Titanium is an expensive metal, and it’s difficult to machine. Or is it?
While many would agree with the first part of that sentence, David Kvasnicka says the second part isn’t necessarily true. He is a Chicago-area regional manager for abrasive waterjet machine tool maker Omax, serving manufacturers who are machining titanium for various markets—making small medical components or large aerospace structures, among other parts. In the context of abrasive waterjet, he says titanium is not a difficult metal. It is seen as a soft material that is relatively easy to cut.
That fact has implications for almost any manufacturer that machines titanium components on a CNC machining center. In this metal, the most efficient machining process might not be one in which one machining center alone does all the work—as streamlined and simple as that processing strategy might seem. Instead, for parts of the right thickness, abrasive waterjet can be more efficient than milling at cutting away the rough stock. It can be so much more efficient than milling that it often makes sense to add waterjet machining to the process, allowing waterjet to cut the part to near net shape before delivering the part to the machining center solely for the finishing operations.

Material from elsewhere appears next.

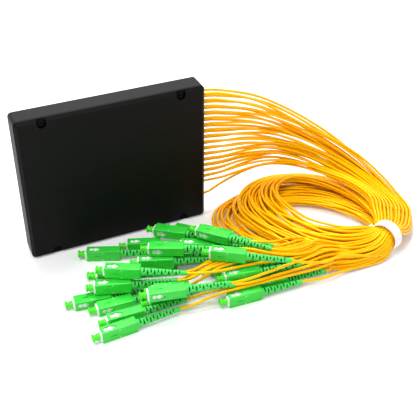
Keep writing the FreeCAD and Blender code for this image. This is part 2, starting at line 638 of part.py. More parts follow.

The benefits go beyond productivity, Mr. Kvasnicka says. A secondary benefit relates to scrap value. The solid skeleton of material left behind after waterjet is significantly more valuable than the same material reduced to the form of chips. Again, titanium is expensive, making it all the more important to recapture more of that expense by keeping the material intact.
Though abrasive waterjet cutting is frequently associated with sheet metal, Mr. Kvasnicka says routine applications cut billet stock up to 4 inches thick. Non-routine applications succeed at cutting stock around 12 inches thick.
In titanium, waterjet does what laser cutting cannot. Because of titanium’s heat absorption, cutting it with a laser leaves a heat-affected zone. By contrast, waterjet is a cold-cutting process that does not structurally modify the material.
Precision also is tighter than what many who have not been exposed to modern waterjet cutting technology would expect, he says. Thanks in large part to control features that compensate for kerf and other known waterjet error sources, it is now common to hold accuracies of 0.001 inch in waterjet machining. The surface finish does not match what some other machining methods can achieve, but in the case of non-critical aircraft parts that need only precision and not finish, parts are often delivered into assembly directly after the waterjet cutting.
Two for One
The fact that waterjet does not reduce the stock to chips might be the most meaningful advantage of this type of cutting. In expensive metals, that advantage can have a significant impact even if the leftover stock is never sold for scrap. Nesting is the reason, Mr. Kvasnicka says. Adjacent pieces in waterjet cutting can nest together with only 1/16 inch of stock between them. Makers of titanium structural members for aircraft are often accustomed to seeing more than half of the material removed from the workpiece as chips. How might the process change if that stock could remain solid?
He says nesting has led to dramatic productivity improvements in some applications. In the case of one aerospace manufacturer, replacing rough milling with waterjet let the shop nest two pieces into a block of titanium that used to deliver only one piece. Thus, thanks to the freedom to nest parts very close, it might be possible to turn previously leftover material not into quality scrap, but into something even better: quality parts.